A plan approved by Clark County commissioners on Wednesday aims to transform 1.25 square miles around the stadium and west of Interstate 15 into an entertainment district with bars, restaurants and other retail.
“Hopefully it will develop out as a wonderful place for people to come, have some dinner,” said Commissioner Michael Naft.
"Have a drink before the game and [stay] a little while afterward."
The focus? To create an area that would still attract people even when Allegiant Stadium isn’t hosting an event.
Badain says he believes new development will come.
“There’s going to be a lot of investment in here. When these stadiums pop up, investment usually follows, activity usually follows,” he said.
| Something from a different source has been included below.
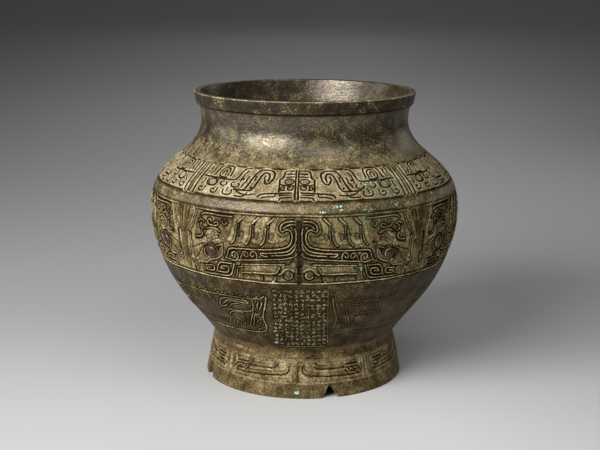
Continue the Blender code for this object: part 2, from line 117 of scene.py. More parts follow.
def mottle(places: np.ndarray, size: float, seed: int, octaves: int = 1) -> np.ndarray:
    """Smooth value noise in space, continuous over every piece.

    Args:
        places: points in metres, last axis x, y, z.
        size: width of the largest blobs in metres.
        seed: picks the field.
        octaves: how many times a half-size, half-strength copy is added.

    Returns:
        Numbers from -1 to 1.
    """
    total, strength, weight = 0.0, 1.0, 0.0
    for octave in range(octaves):
        spot = places / (size / 2 ** octave) + 500.0
        corner = np.floor(spot).astype(np.int64)
        part = spot - corner
        part = part * part * (3 - 2 * part)
        value = 0.0
        for step in range(8):
            shift = np.array([step & 1, step >> 1 & 1, step >> 2 & 1])
            near = np.where(shift == 1, part, 1 - part).prod(axis=-1)
            value = value + near * lattice(corner + shift, seed + octave)
        total = total + strength * (2 * value - 1)
        weight += strength
        strength *= 0.5
    return total / weight


def patches(places: np.ndarray, size: float, seed: int, octaves: int) -> np.ndarray:
    """The same noise from 0 to 1."""
    return 0.5 + 0.5 * mottle(places, size, seed, octaves)


def spread(values: np.ndarray, reach: int) -> np.ndarray:
    """Averages a grid over a square of cells, twice, by differences of running sums.

    Args:
        values: numbers on a grid.
        reach: cells to each side.

    Returns:
        The averaged grid.
    """
    for _ in range(2):
        for axis in (0, 1):
            ends = [(reach + 1, reach) if side == axis else (0, 0) for side in (0, 1)]
            sums = np.cumsum(np.pad(values, ends, mode="edge"), axis=axis)
            size, whole = values.shape[axis], 2 * reach + 1
            ahead = np.take(sums, np.arange(whole, whole + size), axis=axis)
            values = (ahead - np.take(sums, np.arange(size), axis=axis)) / whole
    return values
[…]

There are also plans to have public art and smaller blocks to make it easier for people to walk around.
Commissioner Naft, whose district includes the stadium, is optimistic about future development.
“I can see the west of the stadium being the local’s area. That’s where locals will come from and spend some time,” he said.
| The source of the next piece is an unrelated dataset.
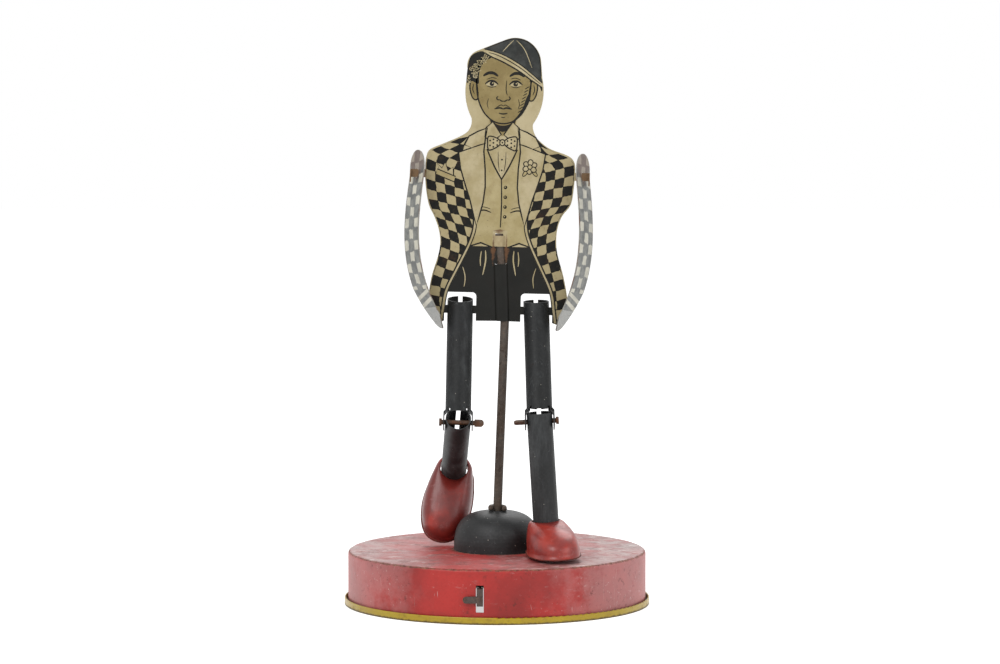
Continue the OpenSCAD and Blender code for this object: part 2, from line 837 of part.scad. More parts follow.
// A finger that rests between two teeth of the ratchet wheel
module click() {
  boss_r = 1.3;
  tip_r = 0.35;
  color(plain_steel) translate([winding_x, 0, arbor_z]) difference() {
    standing(click_y, click_t) hull() {
      rotate(click_angle) translate([click_r, 0]) circle(boss_r);
      rotate(click_angle - 27) translate([ratchet_r + tip_r + 0.2, 0]) circle(tip_r);
    }
    translate(rivet_places()[0] + [0, high_wheel_y, 0]) along(click_rivet_d + 2 * seat, 4);
  }
}

module click_rivets() {
  head_t = 0.5;
  color(plain_steel) for (p = rivet_places()) translate(p + [winding_x, high_wheel_y, arbor_z]) {
    along(click_rivet_d, click_y + click_t - high_wheel_y + head_t);
    translate([0, click_y + click_t + seat - high_wheel_y, 0]) along(click_rivet_d + 0.8, head_t);
  }
}

// A curved strip from its own rivet round to the back of the click
module click_spring() {
  strip_r = click_r + 1.4;
  strip_t = 0.3;
  foot_r = 1.2;
  end = 78;
  color(plain_steel) translate([winding_x, 0, arbor_z]) difference() {
    standing(click_y, click_t) {
      intersection() {
        difference() {
          circle(strip_r + strip_t);
          circle(strip_r);
        }
        polygon([[0, 0], 20 * [cos(end), sin(end)], [-5, 20],
          20 * [cos(spring_foot_angle), sin(spring_foot_angle)]]);
      }
      rotate(spring_foot_angle) {
        translate([click_r, 0]) circle(foot_r);
        translate([click_r, -foot_r / 2]) square([strip_r + strip_t - click_r, foot_r]);
      }
    }
    translate(rivet_places()[1] + [0, high_wheel_y, 0]) along(click_rivet_d + 2 * seat, 4);
  }
}

module arbor(x, d, front, back) {
  translate([x, front, arbor_z]) along(d, back - front);
}

module winding_arbor() {
  color(plain_steel) arbor(winding_x, winding_d, front_plate_y - 1, key_y + key_stem_l - 1);
}

module second_arbor() {
  color(plain_steel) arbor(second_x, arbor_d, front_plate_y - 0.8, back_plate_y + frame_t + 0.8);
}

module cam_arbor() {
  color(plain_steel) arbor(cam_x, arbor_d, -3, back_plate_y + frame_t + 0.8);
}

module second_pinion() {
  color(plain_steel) wheel_at(second_x, high_wheel_y - wheel_t, 2 * wheel_t, arbor_d)
    rotate(180 / pinion_n) gear_outline(pinion_n);
}

module second_wheel() {
  color(wheel_brass) wheel_at(second_x, low_wheel_y, wheel_t, arbor_d) gear_outline(wheel_n);
}

module cam_pinion() {
  color(plain_steel) wheel_at(cam_x, low_wheel_y - 0.4, wheel_t + 0.8, arbor_d)
    rotate(180 / pinion_n) gear_outline(pinion_n);
}

// Four lobes that knock the rod upwards as the wheel turns
module striker_wheel() {
  lobes = 4;
  color(plain_steel) wheel_at(cam_x, -1.5, 3, arbor_d) difference() {
    circle(striker_r);
    for (i = [0 : lobes - 1]) rotate(360 / lobes * (i + 0.5)) translate([striker_r + 1.3, 0]) circle(3.3);
  }
}

// A clockwork plate that hangs from the underside of the drum by its turned top edge
module motor_plate(y) {
  difference() {
    union() {
      translate([frame_left_x, y, 2.2]) cube([frame_right_x - frame_left_x, frame_t, drum_under_z - 2.2]);
      translate([frame_left_x + 4, y, drum_under_z - frame_t])
        cube([frame_right_x - frame_left_x - 8, 4, frame_t]);
    }
    translate([winding_x, y - 1, arbor_z]) along(winding_d + 2 * run, 4);
    for (x = [second_x, cam_x]) translate([x, y - 1, arbor_z]) along(arbor_d + 2 * run, 4);
    for (p = pillar_places()) translate([p[0], y - 1, p[1]]) along(1.4 + 2 * seat, 4);
  }
}

function pillar_places() =
  [[pillar_left_x, pillar_low_z], [pillar_left_x, pillar_high_z], [spring_post_x, arbor_z]];

module motor_front_plate() {
  color(plain_steel) mirror([0, 1, 0]) translate([0, -2 * front_plate_y - frame_t, 0])
    motor_plate(front_plate_y);
}

module motor_back_plate() {
  color(plain_steel) motor_plate(back_plate_y);
}

module motor_pillars() {
  front = front_plate_y + frame_t;
  color(plain_steel) for (p = pillar_places()) {
    translate([p[0], front, p[1]]) along(2 * spring_post_r, back_plate_y - front);
    translate([p[0], front_plate_y - 0.5, p[1]]) along(1.4, back_plate_y + frame_t + 1 - front_plate_y);
  }
}

// The spring winds outwards from the arbor to the post at its right
module mainspring() {
  r_in = winding_d / 2 + spring_t / 2 + slack / 2;
  r_out = spring_post_x - winding_x - spring_post_r - spring_t / 2 - seat;
  steps = spring_turns * 24;
  r = [for (i = [0 : steps]) r_in + (r_out - r_in) * i / steps];
  color(plain_steel) translate([winding_x, 0, arbor_z]) standing(spring_y, spring_w)
    polygon(concat(
      [for (i = [0 : steps]) (r[i] + spring_t / 2) * [cos(15 * i), sin(15 * i)]],
      [for (i = [steps : -1 : 0]) (r[i] - spring_t / 2) * [cos(15 * i), sin(15 * i)]]));
}

// A wing key on the end of the winding arbor, behind the drum
module winding_key() {
  stem_d = winding_d + 2;
  wing_l = 12;
  color(plain_steel) translate([winding_x, key_y, arbor_z]) difference() {
    union() {
      along(stem_d, key_stem_l);
      for (s = [-1, 1]) translate([s * (key_w - 4.4), key_stem_l + 2.4, 0])
        cylinder(r = 4.4, h = 1.4, center = true);
      translate([-(key_w - 4.4), key_stem_l - 2, -0.7]) cube([2 * (key_w - 4.4), wing_l - 4.6, 1.4]);
    }
    translate([0, -1, 0]) along(winding_d + 2 * seat, key_stem_l);
  }
}

// Start lever

// A hanging fork whose cheeks hold the lever's pin
module lever_bracket() {
  cheek_t = 0.7;
  w = 2 * bracket_in + 2 * cheek_t;
  color(plain_steel) translate([slot_x, lever_pin_y, 0]) difference() {
    translate([-w / 2, -3, arbor_z - 3]) cube([w, 6, drum_under_z - arbor_z + 3]);
    translate([-bracket_in, -4, 0]) cube([2 * bracket_in, 8, drum_under_z - cheek_t]);
    translate([0, 0, arbor_z]) across(lever_pin_d + 2 * seat, 20);
  }
}

module lever_pin() {
  l = 2 * bracket_in + 3.4;
  color(plain_steel) translate([slot_x, lever_pin_y, arbor_z]) across(lever_pin_d, l);
}

// The head stands in the drum's slot, and a finger at the tail holds the striker
module start_lever() {
  front_y = -sqrt(pow(drum_r, 2) - pow(slot_x, 2)) - 0.7;
  tail_y = -1.2;
  finger_l = -slot_x - striker_r - 0.4;
  head_w = slot_w - 2 * slack;
  thumb_r = lever_h / 2;
  color(rust_brown) difference() {
    union() {
      translate([slot_x - lever_t / 2, front_y, arbor_z - lever_h / 2])
        cube([lever_t, tail_y - front_y, lever_h]);
      translate([slot_x - head_w / 2, front_y, slot_z + lever_head_up - lever_head_h / 2])
        cube([head_w, 3.6, lever_head_h]);
      translate([slot_x, front_y + lever_t / 2, slot_z - thumb_down])
        rotate([0, 0, -0.9 * atan(slot_x / drum_r)]) translate([thumb_r - thumb_w, -lever_t / 2, 0]) {
          translate([0, 0, -thumb_r]) cube([thumb_w - thumb_r + lever_t / 2, lever_t, lever_h]);
          along(lever_h, lever_t);
        }
      translate([slot_x, lever_pin_y, arbor_z]) across(lever_h + 2.4, lever_t);
      translate([slot_x, tail_y - lever_t, arbor_z - lever_h / 2]) cube([finger_l, lever_t, lever_h]);
    }
    translate([slot_x, lever_pin_y, arbor_z]) across(lever_pin_d + 2 * run, 20);
  }
}

drum();
foot_ring();
dome();
motor_front_plate();
motor_back_plate();
motor_pillars();
mainspring();
lever_bracket();
lever_pin();
start_lever();
winding_key();
winding_arbor();
ratchet_wheel();
great_wheel();
click();
click_rivets();
click_spring();
second_arbor();
second_pinion();
second_wheel();
cam_arbor();
cam_pinion();
striker_wheel();
rod();
rod_stop_clip();
figure_plate();
left_arm();
right_arm();
left_thigh();
right_thigh();
left_shin();
right_shin();
left_knee_pin();
right_knee_pin();
left_shoe();
right_shoe();
left_shoe_rivet();
right_shoe_rivet();
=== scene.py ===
import json
import math
import random

import bmesh
import bpy
from mathutils import Matrix, Vector, noise


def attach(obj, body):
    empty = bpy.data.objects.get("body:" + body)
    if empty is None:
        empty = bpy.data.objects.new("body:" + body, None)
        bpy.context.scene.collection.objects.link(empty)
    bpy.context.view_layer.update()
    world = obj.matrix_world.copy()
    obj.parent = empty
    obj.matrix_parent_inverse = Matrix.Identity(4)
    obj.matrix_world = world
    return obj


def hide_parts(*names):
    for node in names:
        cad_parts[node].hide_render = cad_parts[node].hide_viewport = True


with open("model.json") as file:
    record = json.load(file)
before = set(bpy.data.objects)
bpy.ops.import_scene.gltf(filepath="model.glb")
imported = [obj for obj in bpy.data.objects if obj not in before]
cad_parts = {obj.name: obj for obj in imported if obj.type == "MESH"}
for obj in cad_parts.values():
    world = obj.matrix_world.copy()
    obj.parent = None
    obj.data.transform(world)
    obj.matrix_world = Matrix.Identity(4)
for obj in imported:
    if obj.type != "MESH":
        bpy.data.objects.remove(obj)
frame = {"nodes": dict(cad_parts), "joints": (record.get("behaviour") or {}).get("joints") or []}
nodes = frame["nodes"]
joints = {j["name"]: j for j in frame["joints"]}
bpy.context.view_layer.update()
MM = 0.001


# Shader building

class Value:
    """A number, colour or place that varies over a surface, with arithmetic that adds Math nodes."""

    def __init__(self, paint, socket):
        self.paint = paint
        self.socket = socket

    def maths(self, operation, *values):
        return self.paint.node("ShaderNodeMath", {"operation": operation}, dict(enumerate(values)))

    def __add__(self, other):
        return self.maths("ADD", self, other)

    def __sub__(self, other):
        return self.maths("SUBTRACT", self, other)

    def __rsub__(self, other):
        return self.maths("SUBTRACT", other, self)

    def __mul__(self, other):
        return self.maths("MULTIPLY", self, other)

    def __truediv__(self, other):
        return self.maths("DIVIDE", self, other)

    def __pow__(self, other):
        return self.maths("POWER", self, other)

    def __gt__(self, other):
        return self.maths("GREATER_THAN", self, other)

    def __lt__(self, other):
        return self.maths("LESS_THAN", self, other)

    def __mod__(self, other):
        return self.maths("FLOORED_MODULO", self, other)

    def __abs__(self):
        return self.maths("ABSOLUTE", self)

    __radd__ = __add__

    def most(self, other):
        return self.maths("MAXIMUM", self, other)


class Paint:
    """A material in the making."""

    def __init__(self, name):
        self.material = bpy.data.materials.new(name)
        self.material.use_nodes = True
        self.tree = self.material.node_tree
        self.shader = self.tree.nodes["Principled BSDF"]
        self.place = self.node("ShaderNodeTexCoord", out="Object")

    def node(self, kind, settings=None, inputs=None, out=0):
        """Adds a node with its settings and the values or links of its sockets, and returns one output."""
        made = self.tree.nodes.new(kind)
        for name, setting in (settings or {}).items():
            setattr(made, name, setting)
        for name, value in (inputs or {}).items():
            self.feed(made.inputs[name], value)
        return Value(self, made.outputs[out])

    def feed(self, socket, value):
        if isinstance(value, Value):
            self.tree.links.new(value.socket, socket)
        else:
            socket.default_value = value

    def finish(self, **inputs):
        """Feeds the shader; a name's underscores stand for spaces."""
        for name, value in inputs.items():
            self.feed(self.shader.inputs[name.replace("_", " ")], value)
        return self.material

    def noise(self, size, detail=3.0, rough=0.55, stretch=(1, 1, 1)):
        """Smooth noise from 0 to 1 whose blotches are about size millimetres."""
        place = self.place
        if stretch != (1, 1, 1):
            place = self.node("ShaderNodeMapping", {}, {"Vector": place, "Scale": stretch})
        return self.node("ShaderNodeTexNoise", {}, {
            "Vector": place, "Scale": 1 / (size * MM), "Detail": detail, "Roughness": rough})

    def cells(self, size):
        """Distance to the nearest of points scattered about size millimetres apart, from 0."""
        return self.node("ShaderNodeTexVoronoi", {}, {
            "Vector": self.place, "Scale": 1 / (size * MM)}, out="Distance")

    def step(self, value, low, high):
        """0 where value is under low, 1 where it is over high, smooth in between."""
        return self.node("ShaderNodeMapRange", {"interpolation_type": "SMOOTHSTEP"}, {
            "Value": value, "From Min": low, "From Max": high})

    def blots(self, low, high, size, detail=3.0, rough=0.55, stretch=(1, 1, 1)):
        """Soft-edged blots of noise, the fewer and smaller the higher low and high are."""
        return self.step(self.noise(size, detail, rough, stretch=stretch), low, high)

    def mix(self, amount, first, second):
        """A colour that turns from first to second as amount goes from 0 to 1."""
        made = self.tree.nodes.new("ShaderNodeMix")
        made.data_type = "RGBA"
        made.clamp_factor = True
        self.feed(made.inputs[0], amount)
        self.feed(made.inputs[6], first)
        self.feed(made.inputs[7], second)
        return Value(self, made.outputs[2])

    def bump(self, height, depth, strength=1.0):
        """A surface normal from a height that stands for depth millimetres."""
        return self.node("ShaderNodeBump", {}, {
            "Height": height, "Distance": depth * MM, "Strength": strength})

    def whole(self, value):
        return self.node("ShaderNodeMath", {"operation": "FLOOR"}, {0: value})

    def reach(self, vector, direction):
        """How far a vector goes in a direction."""
        return self.node("ShaderNodeVectorMath", {"operation": "DOT_PRODUCT"},
                         {0: vector, 1: direction}, out="Value")

    def split(self, vector):
        """The three coordinates of a vector."""
        made = self.tree.nodes.new("ShaderNodeSeparateXYZ")
        self.feed(made.inputs[0], vector)
        return [Value(self, out) for out in made.outputs]

    def axes(self):
        """The place on the toy: across, back and up in millimetres."""
        return [axis * (1 / MM) for axis in self.split(self.place)]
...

While there’s no definitive timeline set yet for the plan, Commissioner Naft says he believes making improvements, like adding bike lanes to streets, can get started soon.
Bar owner David Nolan is excited about the future. Nolan believes his bar, Tailgater Tavern, will fit right in with potentially more out-of-towners stopping by.
“We’ll still have the value of the locals with our hospitality in the local industry, so I think it’s going to be great. It will bring a new crowd down to that entertainment district,” he said.
The area is currently a mostly industrial area and some property owners are already looking to sell to developers.
Some businesses are still trying to figure what this means for them, but Clark County officials say no business will be forced out of the area. Nolan doesn’t believe the types of businesses will dramatically change.
“You look at other ballparks and other stadiums around the country and there’s industrial and there are different businesses throughout,” he said.
He is optimistic about the future around the stadium and hopes to see more Raiders fans stop by for a drink.
“Raider Nation is worldwide so hopefully we’ll get some Europeans checking us out and people from all over the world, so we’re excited,” Nolan said.